BATCH-018: No Backend Coupling

Invariant: All batch functions operate exclusively through the public Store API. They never access store._backend or any backend internals. This ensures they work correctly with Store.child(), capability gating, path rebasing, and any future Store wrapper.

BATCH-019: Capability Gating Propagation

Invariant: Capability errors (CapabilityNotSupported) raised by Store methods are not caught by error collection. They propagate immediately regardless of stop_on_error. Rationale: a missing capability is a configuration error, not a per-path issue.


Concurrent Execution (ID-035)

BATCH-020: concurrent Parameter

Invariant: All three batch functions accept a concurrent: bool = False keyword argument. When True, operations execute in a concurrent.futures.ThreadPoolExecutor instead of sequentially.

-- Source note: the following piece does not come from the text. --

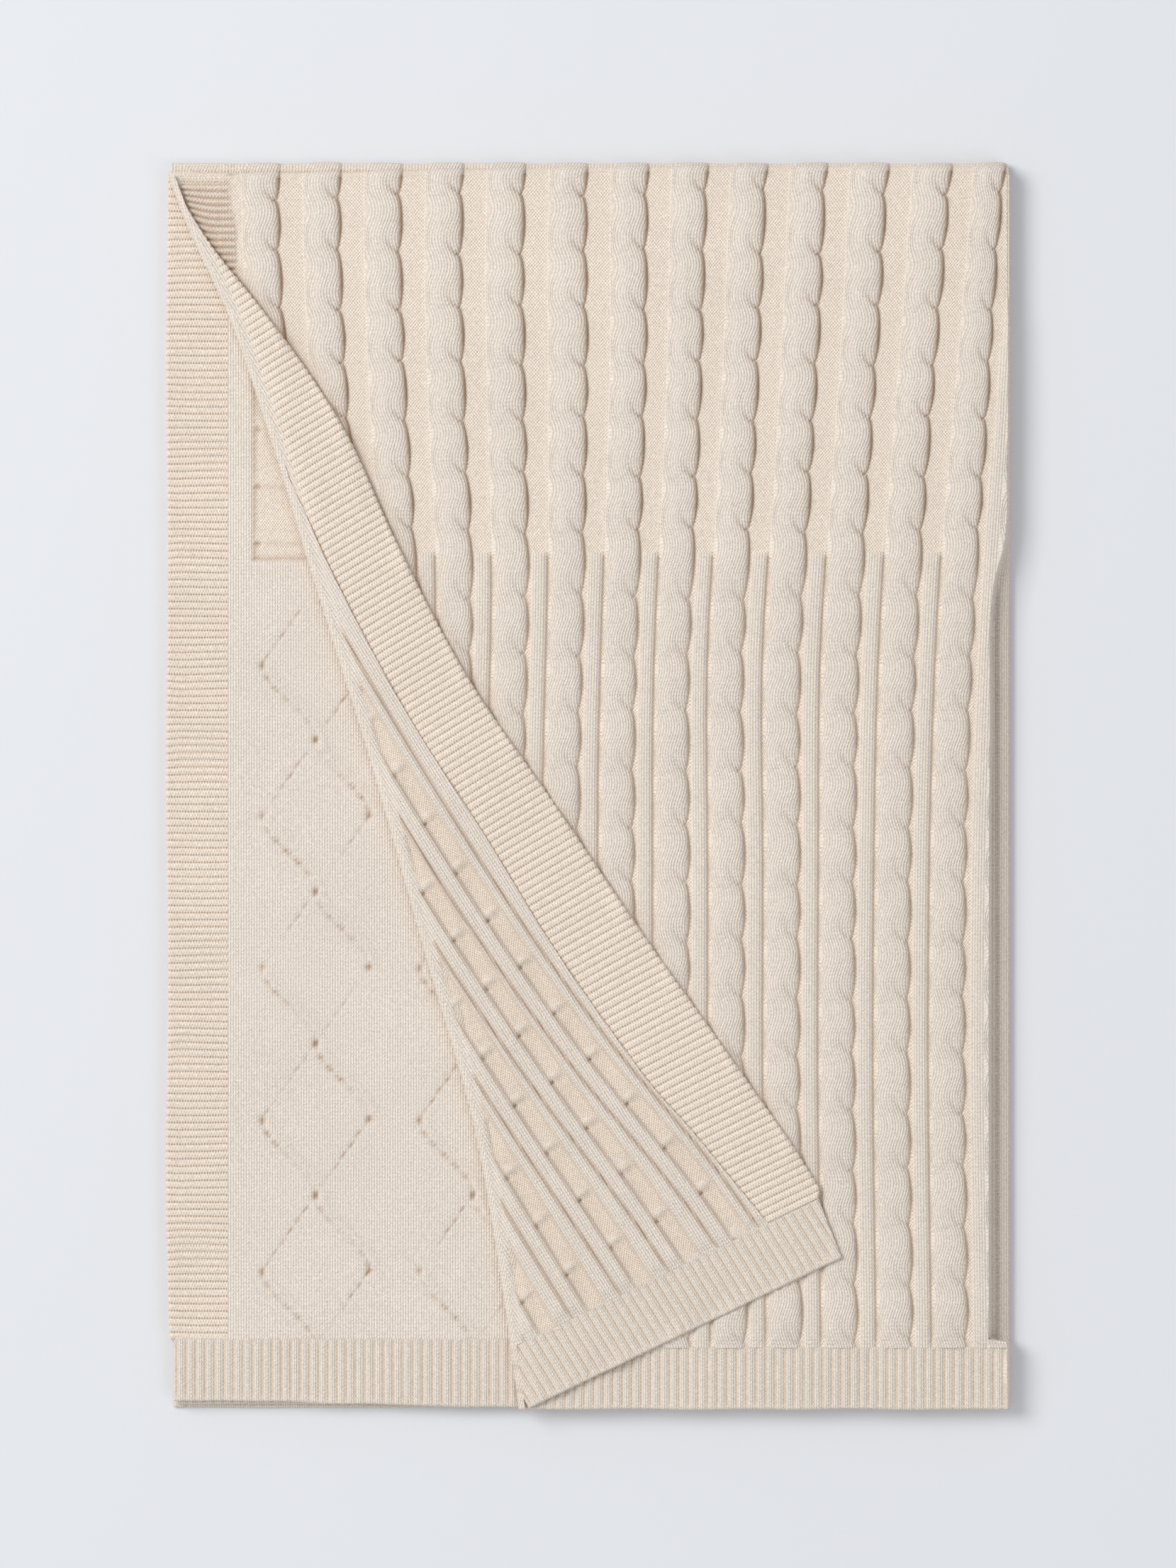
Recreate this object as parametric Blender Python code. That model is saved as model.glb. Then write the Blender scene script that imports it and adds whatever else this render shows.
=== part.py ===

The default (False) preserves the original sequential behavior.

BATCH-021: max_workers Parameter

Invariant: All three batch functions accept a max_workers: int | None = None keyword argument, forwarded to ThreadPoolExecutor(max_workers=...). When None, the executor uses its default (typically min(32, os.cpu_count() + 4)). Ignored when concurrent=False.

BATCH-022: stop_on_error + concurrent Incompatibility

Invariant: batch_delete and batch_copy raise ValueError when both stop_on_error=True and concurrent=True are passed. Rationale: concurrent execution has non-deterministic ordering, so "stop on first error" has no well-defined semantics.

BATCH-023: Concurrent Result Ordering

Invariant: When concurrent=True, the order of paths in BatchResult.succeeded is non-deterministic (determined by thread completion order). Callers must not rely on insertion order. When concurrent=False, the original sequential order is preserved.

BATCH-024: Concurrent Error Semantics

Invariant: Error collection in concurrent mode follows the same rules as sequential mode: RemoteStoreError subclasses are recorded in failed, CapabilityNotSupported propagates immediately, and batch_exists does not catch errors.

BATCH-025: Concurrent Empty Input

Invariant: When input is empty and concurrent=True, the function returns the same empty result as sequential mode. The executor is created but submits no futures.